EXERCISE
Extract from the listing each line in which the word "lifts" appears.

GIVEN RECORDS
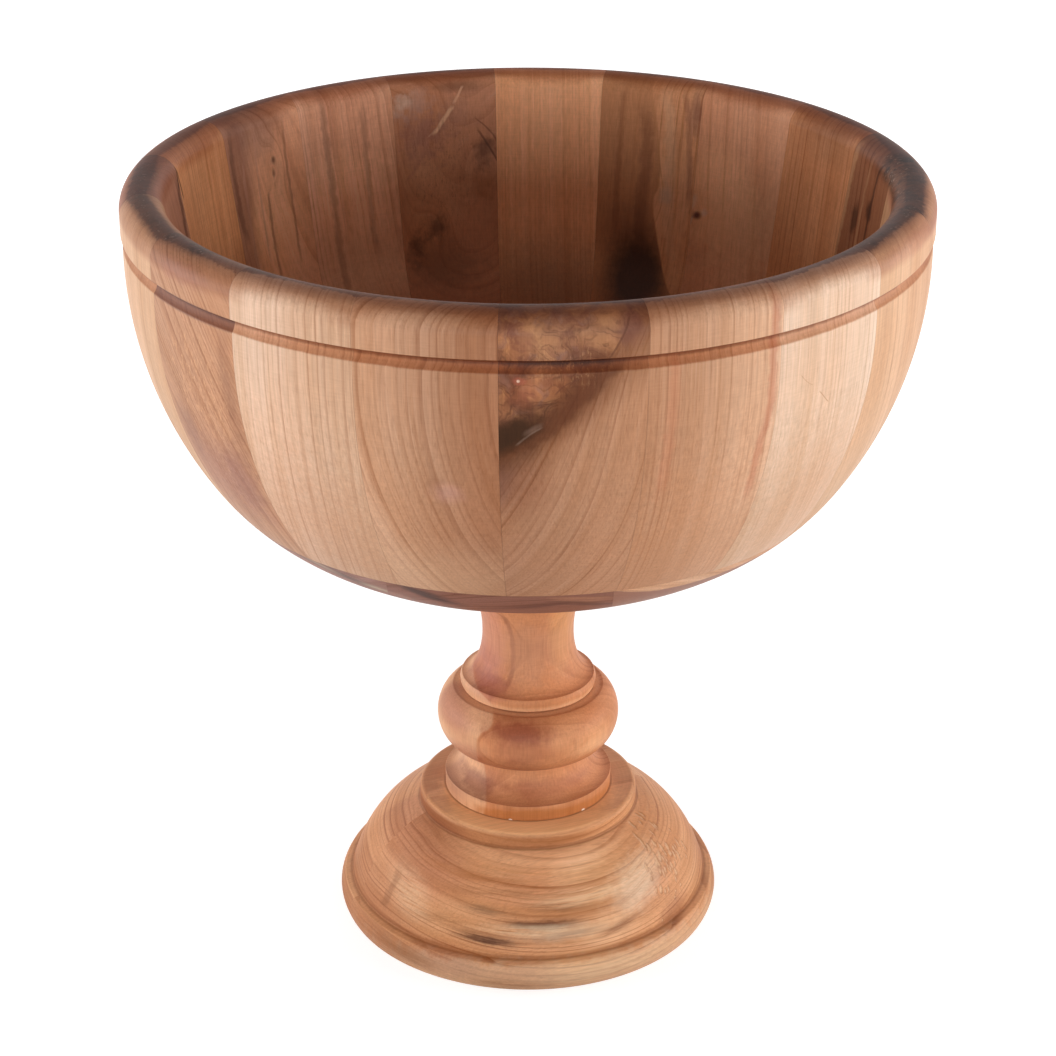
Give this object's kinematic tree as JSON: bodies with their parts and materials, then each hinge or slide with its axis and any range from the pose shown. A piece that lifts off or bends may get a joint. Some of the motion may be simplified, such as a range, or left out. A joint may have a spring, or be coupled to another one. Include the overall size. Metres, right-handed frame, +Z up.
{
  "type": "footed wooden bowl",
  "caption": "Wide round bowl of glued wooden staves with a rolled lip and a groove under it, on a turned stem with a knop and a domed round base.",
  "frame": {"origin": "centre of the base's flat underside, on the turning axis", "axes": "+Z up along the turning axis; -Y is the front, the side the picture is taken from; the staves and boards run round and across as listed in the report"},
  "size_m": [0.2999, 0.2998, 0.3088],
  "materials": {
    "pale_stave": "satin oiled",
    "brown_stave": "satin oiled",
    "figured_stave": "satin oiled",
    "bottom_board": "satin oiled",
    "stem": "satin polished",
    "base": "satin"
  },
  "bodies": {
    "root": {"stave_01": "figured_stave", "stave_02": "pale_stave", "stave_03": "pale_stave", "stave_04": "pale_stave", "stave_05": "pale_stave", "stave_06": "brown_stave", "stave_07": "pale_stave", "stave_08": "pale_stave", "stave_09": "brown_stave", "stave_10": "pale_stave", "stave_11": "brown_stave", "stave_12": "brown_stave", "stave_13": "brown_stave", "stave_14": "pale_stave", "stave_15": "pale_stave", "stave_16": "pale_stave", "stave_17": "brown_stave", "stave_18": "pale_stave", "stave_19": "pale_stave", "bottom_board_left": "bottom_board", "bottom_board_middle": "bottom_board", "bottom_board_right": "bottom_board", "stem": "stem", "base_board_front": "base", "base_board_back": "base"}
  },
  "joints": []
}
---
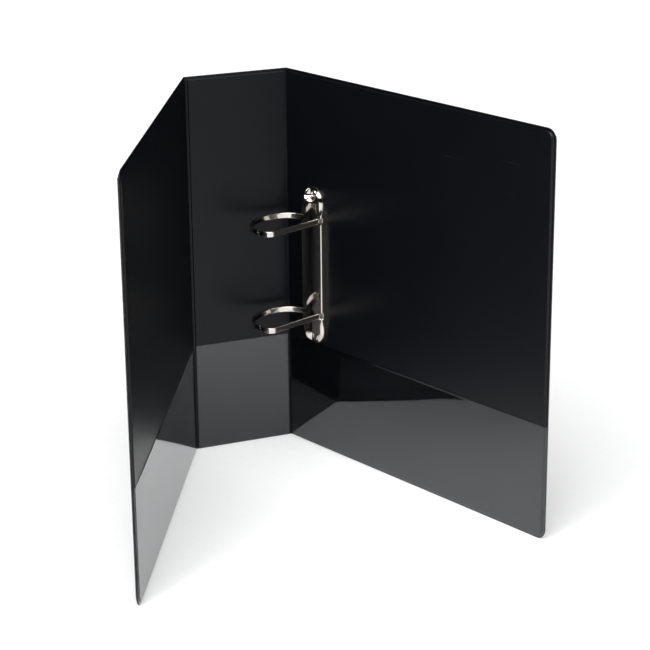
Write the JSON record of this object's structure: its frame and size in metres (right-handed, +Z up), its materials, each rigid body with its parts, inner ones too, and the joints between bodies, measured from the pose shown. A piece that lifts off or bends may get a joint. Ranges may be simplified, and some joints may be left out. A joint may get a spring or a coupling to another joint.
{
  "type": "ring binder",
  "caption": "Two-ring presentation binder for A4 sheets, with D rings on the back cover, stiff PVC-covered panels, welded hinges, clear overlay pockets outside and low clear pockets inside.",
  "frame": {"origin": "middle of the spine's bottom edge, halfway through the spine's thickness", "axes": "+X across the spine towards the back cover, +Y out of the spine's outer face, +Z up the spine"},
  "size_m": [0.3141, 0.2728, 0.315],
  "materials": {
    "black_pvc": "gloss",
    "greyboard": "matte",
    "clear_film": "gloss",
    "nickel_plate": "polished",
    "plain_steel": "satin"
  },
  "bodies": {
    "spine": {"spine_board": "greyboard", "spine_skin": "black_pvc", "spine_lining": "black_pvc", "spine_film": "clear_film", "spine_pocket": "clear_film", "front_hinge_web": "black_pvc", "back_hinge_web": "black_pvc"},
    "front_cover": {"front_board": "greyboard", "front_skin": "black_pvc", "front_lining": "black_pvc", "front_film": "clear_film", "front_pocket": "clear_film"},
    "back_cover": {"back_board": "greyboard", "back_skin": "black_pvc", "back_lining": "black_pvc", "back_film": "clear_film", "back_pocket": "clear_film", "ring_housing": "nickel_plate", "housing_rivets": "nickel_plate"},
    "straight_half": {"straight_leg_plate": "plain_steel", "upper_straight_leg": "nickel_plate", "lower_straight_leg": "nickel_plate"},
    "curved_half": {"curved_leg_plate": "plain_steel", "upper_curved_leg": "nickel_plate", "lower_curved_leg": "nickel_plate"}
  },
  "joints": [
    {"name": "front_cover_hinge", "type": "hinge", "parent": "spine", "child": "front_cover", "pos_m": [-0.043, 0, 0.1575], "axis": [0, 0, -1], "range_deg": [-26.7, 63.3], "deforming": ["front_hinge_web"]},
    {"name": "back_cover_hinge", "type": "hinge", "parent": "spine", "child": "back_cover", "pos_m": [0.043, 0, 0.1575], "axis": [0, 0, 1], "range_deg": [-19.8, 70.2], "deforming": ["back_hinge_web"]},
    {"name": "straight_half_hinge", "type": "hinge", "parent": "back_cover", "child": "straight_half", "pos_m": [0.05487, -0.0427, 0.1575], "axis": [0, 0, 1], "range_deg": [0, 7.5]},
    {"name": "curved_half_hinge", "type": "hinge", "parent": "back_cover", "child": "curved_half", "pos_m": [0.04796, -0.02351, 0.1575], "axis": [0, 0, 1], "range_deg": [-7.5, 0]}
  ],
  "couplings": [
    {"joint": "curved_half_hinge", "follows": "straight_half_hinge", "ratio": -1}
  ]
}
...
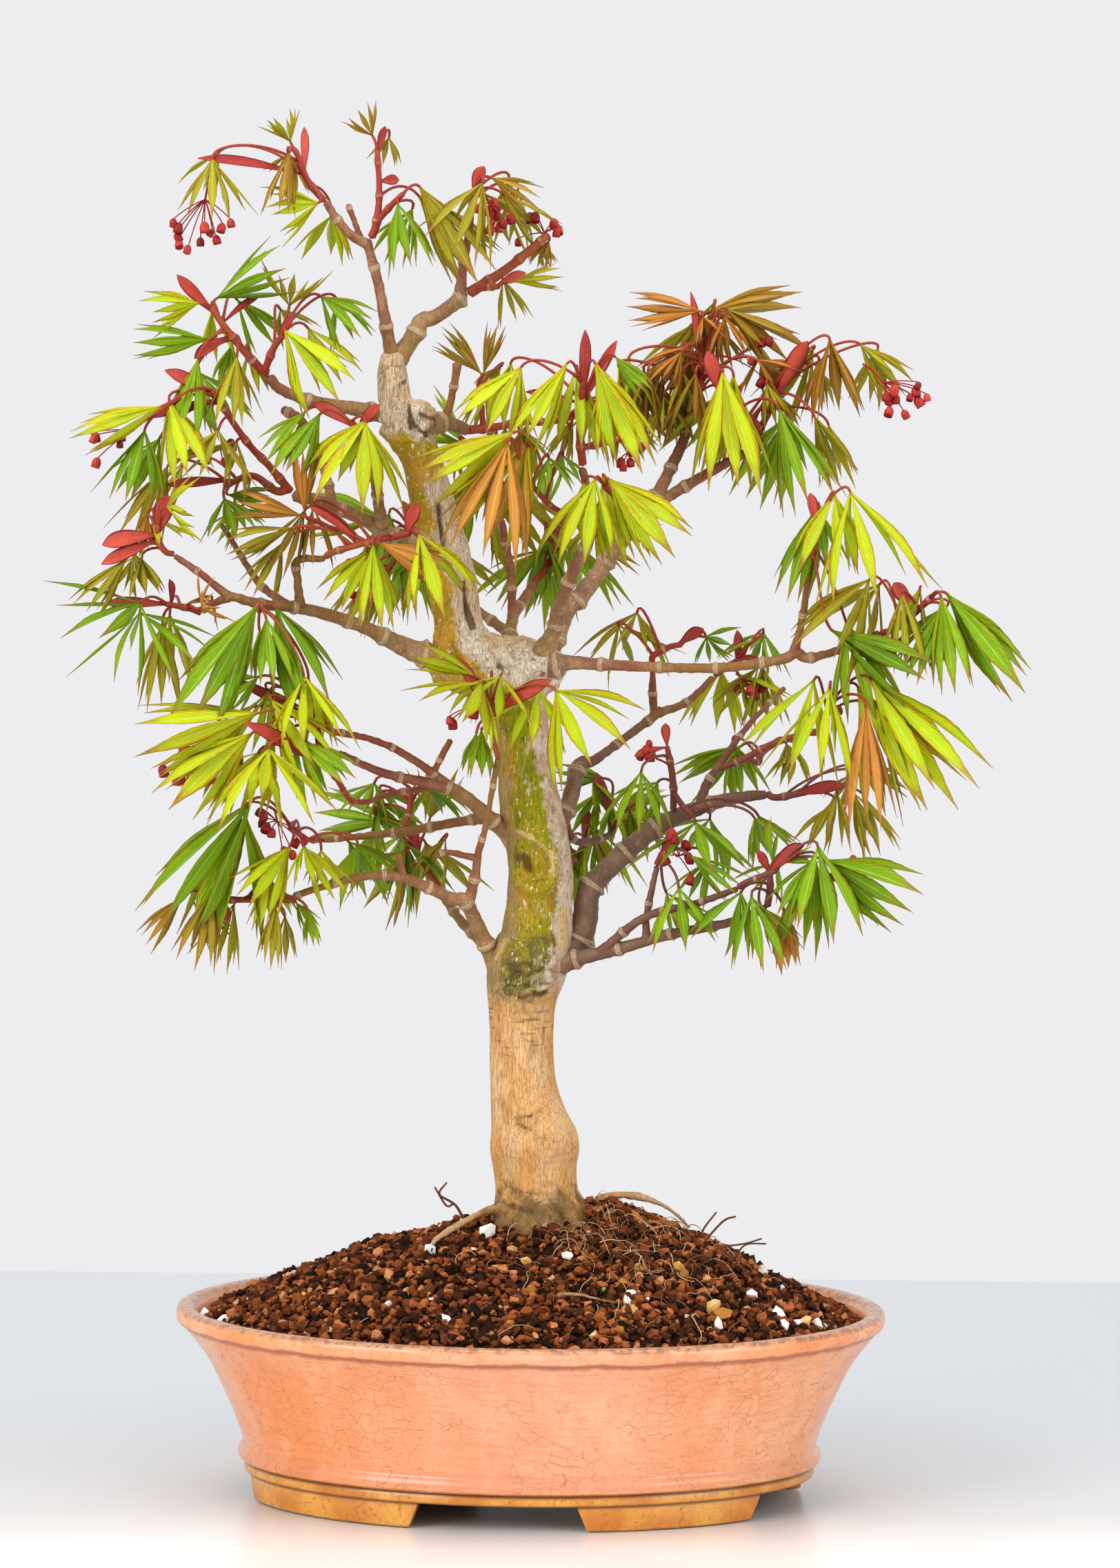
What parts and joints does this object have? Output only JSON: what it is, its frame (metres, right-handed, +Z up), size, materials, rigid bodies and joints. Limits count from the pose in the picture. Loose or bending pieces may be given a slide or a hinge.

THE OUTPUT
Give this object's kinematic tree as JSON: bodies with their parts and materials, then each hinge or slide with its axis and any range from the pose shown. A piece that lifts off or bends may get a joint. Some of the motion may be simplified, such as a range, or left out. A joint may have a spring, or be coupled to another one. Include the overall size. Metres, right-handed frame, +Z up.
Write the JSON record of this object's structure: its frame and size in metres (right-handed, +Z up), its materials, each rigid body with its parts, inner ones too, and the joints between bodies, measured from the pose shown. A piece that lifts off or bends may get a joint. Ranges may be simplified, and some joints may be left out. A joint may get a spring or a coupling to another joint.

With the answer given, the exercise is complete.